J’observe également, à rebours de ce discours, que le président de la République ne cesse de réaffirmer une vision plurielle, une vision où l’immigration et la diaspora sont une richesse et une chance pour la France. Ce n’est donc pas toute la classe politique qui tape sur l’Algérie en permanence, mais un segment bien identifié, à l’extrême droite.

Autre élément, il y a depuis plusieurs années une bataille culturelle qui se joue. Beaucoup de thèmes, d’idées, de préjugés ont été imposés par l’extrême droite. C’est par exemple le cas du mythe du « grand remplacement », dont on débat aujourd’hui normalement, que certains candidats, comme Mme Pécresse, brandissent dans leurs discours, alors que c’est une vision erronée de la société, qui sort tout droit des vieilles lunes de l’extrême droite.

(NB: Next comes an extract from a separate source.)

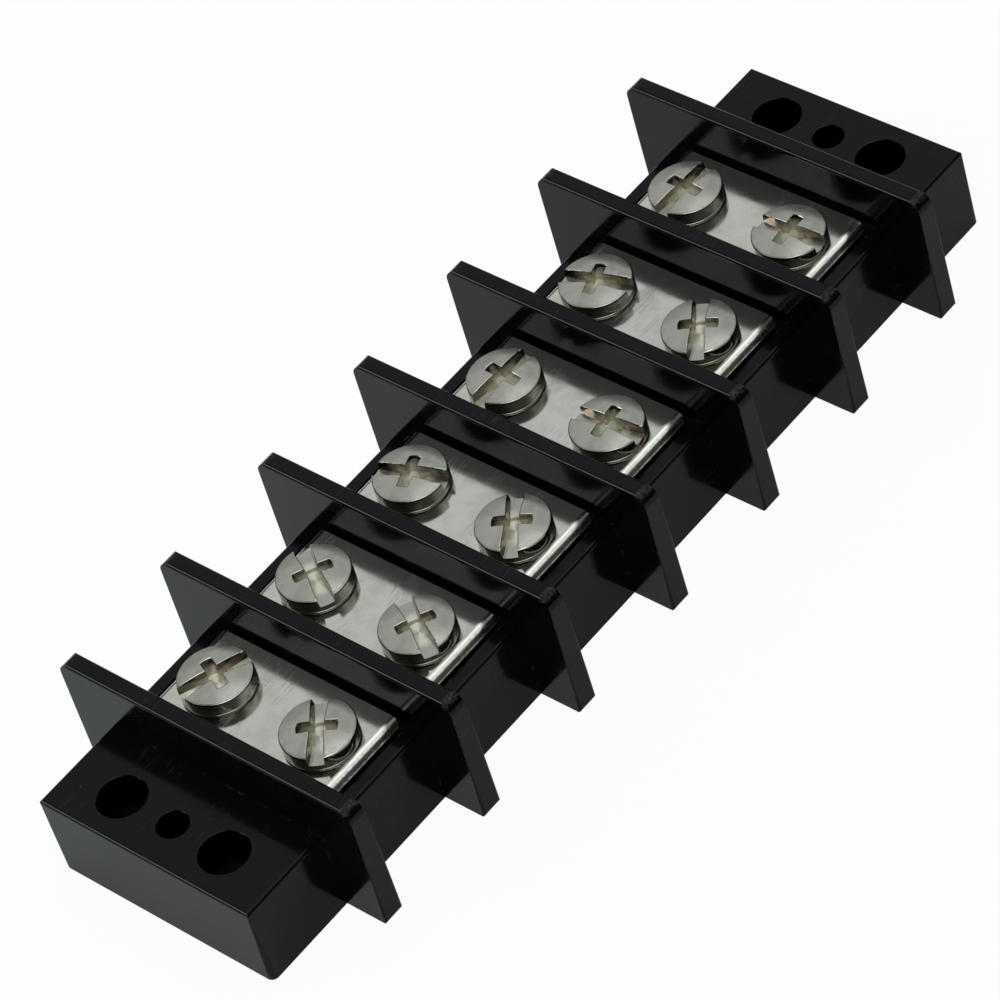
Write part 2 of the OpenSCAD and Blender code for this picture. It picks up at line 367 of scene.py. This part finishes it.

TSA. La victoire de l’extrême-droite à terme est-elle inéluctable en France ?

Karim Amellal : Il faut le craindre et il faut rester très vigilant. On a vu depuis quelques années que le poids de l’extrême-droite s’est encore accru et aujourd’hui, il est colossal en France.

À mon avis, le poids médiatique de l’extrême-droite est supérieur à son poids politique. Il faut évidemment que les politiques qui sont mises en œuvre fonctionnent, il faut répondre aux préoccupations des gens parce que si on ne répond pas, on aura de nouvelles crises, une nouvelle crise des gilets jaunes peut-être, puis à nouveau une montée de l’extrême-droite.

Mais je reste optimiste parce que malgré tout, même s’il y a de l’angoisse, même si les idées de l’extrême-droite sont importantes, je suis convaincu que les Français ne sont pas racistes et ne partagent pas fondamentalement la vision du pays que propage l’extrême-droite, qui est nostalgique, réactionnaire.

Il ne faut pas oublier que si l’extrême- droite répond aux angoisses, elle ne propose aucune solution. À chaque fois que l’extrême-droite arrive au pouvoir, elle s’auto-discrédite parce qu’elle est incapable de répondre concrètement aux problèmes des gens. Ce sont des gens du passé, qui parlent au passé.